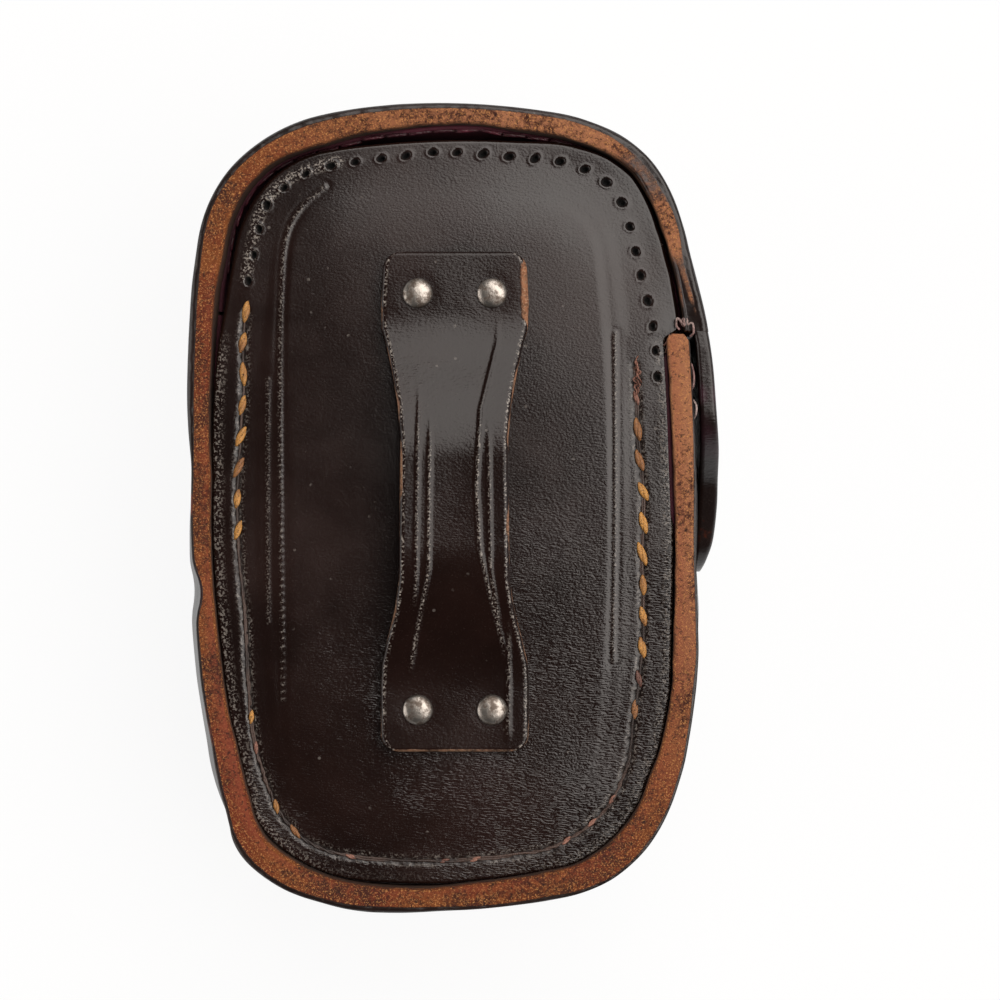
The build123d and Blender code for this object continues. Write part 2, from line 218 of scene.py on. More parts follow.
def inside(inset: np.ndarray) -> np.ndarray:
    """The outline's points, each moved inwards by its own distance."""
    return OUTLINE - OUTWARD * inset[:, None]


def along_line(points: np.ndarray, pitch: float,
               closed: bool = True) -> tuple[np.ndarray, np.ndarray]:
    """Even places along a line, with the direction of the line there.

    Args:
        points: Rows of the line.
        pitch: Wanted distance between places.
        closed: True if the line comes back to its start.

    Returns:
        Places and unit directions.
    """
    line = np.vstack([points, points[:1]]) if closed else points
    far = way_along(line)
    at = np.linspace(0, far[-1], max(2, round(far[-1] / pitch)), endpoint=not closed)

    def spots(ways: np.ndarray) -> np.ndarray:
        return np.stack([np.interp(ways, far, column) for column in line.T], axis=1)

    way = spots(at + 0.2) - spots(at - 0.2)
    return spots(at), way / np.linalg.norm(way, axis=1)[:, None]


def spline(knots: list[tuple], count: int) -> np.ndarray:
    """Smooth line through a few knots.

    Args:
        knots: Points in order.
        count: Points wanted.

    Returns:
        Rows of the line.
    """
    p = np.array(knots, float)
    tangent = np.gradient(p, axis=0)
    seg = np.linspace(0, len(p) - 1 - 1e-9, count)
    i = seg.astype(int)
    t = (seg - i)[:, None]
    a, b = 2 * t**3 - 3 * t**2 + 1, t**3 - 2 * t**2 + t
    return a * p[i] + b * tangent[i] + (1 - a) * p[i + 1] + (t**3 - t**2) * tangent[i + 1]


# ---- meshes ----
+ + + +
_Your goal_: Copy the material above verbatim.

_Response below_:
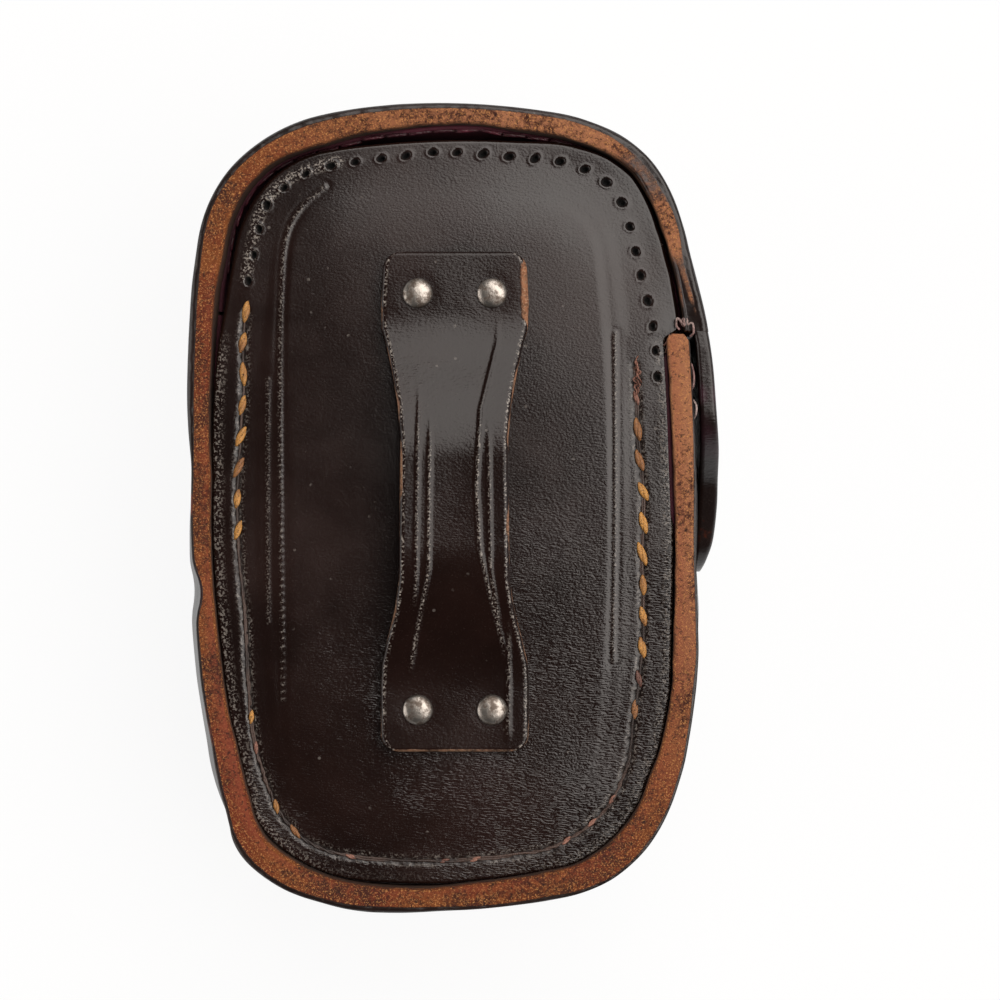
The build123d and Blender code for this object continues. Write part 2, from line 218 of scene.py on. More parts follow.
def inside(inset: np.ndarray) -> np.ndarray:
    """The outline's points, each moved inwards by its own distance."""
    return OUTLINE - OUTWARD * inset[:, None]


def along_line(points: np.ndarray, pitch: float,
               closed: bool = True) -> tuple[np.ndarray, np.ndarray]:
    """Even places along a line, with the direction of the line there.

    Args:
        points: Rows of the line.
        pitch: Wanted distance between places.
        closed: True if the line comes back to its start.

    Returns:
        Places and unit directions.
    """
    line = np.vstack([points, points[:1]]) if closed else points
    far = way_along(line)
    at = np.linspace(0, far[-1], max(2, round(far[-1] / pitch)), endpoint=not closed)

    def spots(ways: np.ndarray) -> np.ndarray:
        return np.stack([np.interp(ways, far, column) for column in line.T], axis=1)

    way = spots(at + 0.2) - spots(at - 0.2)
    return spots(at), way / np.linalg.norm(way, axis=1)[:, None]


def spline(knots: list[tuple], count: int) -> np.ndarray:
    """Smooth line through a few knots.

    Args:
        knots: Points in order.
        count: Points wanted.

    Returns:
        Rows of the line.
    """
    p = np.array(knots, float)
    tangent = np.gradient(p, axis=0)
    seg = np.linspace(0, len(p) - 1 - 1e-9, count)
    i = seg.astype(int)
    t = (seg - i)[:, None]
    a, b = 2 * t**3 - 3 * t**2 + 1, t**3 - 2 * t**2 + t
    return a * p[i] + b * tangent[i] + (1 - a) * p[i + 1] + (t**3 - t**2) * tangent[i + 1]


# ---- meshes ----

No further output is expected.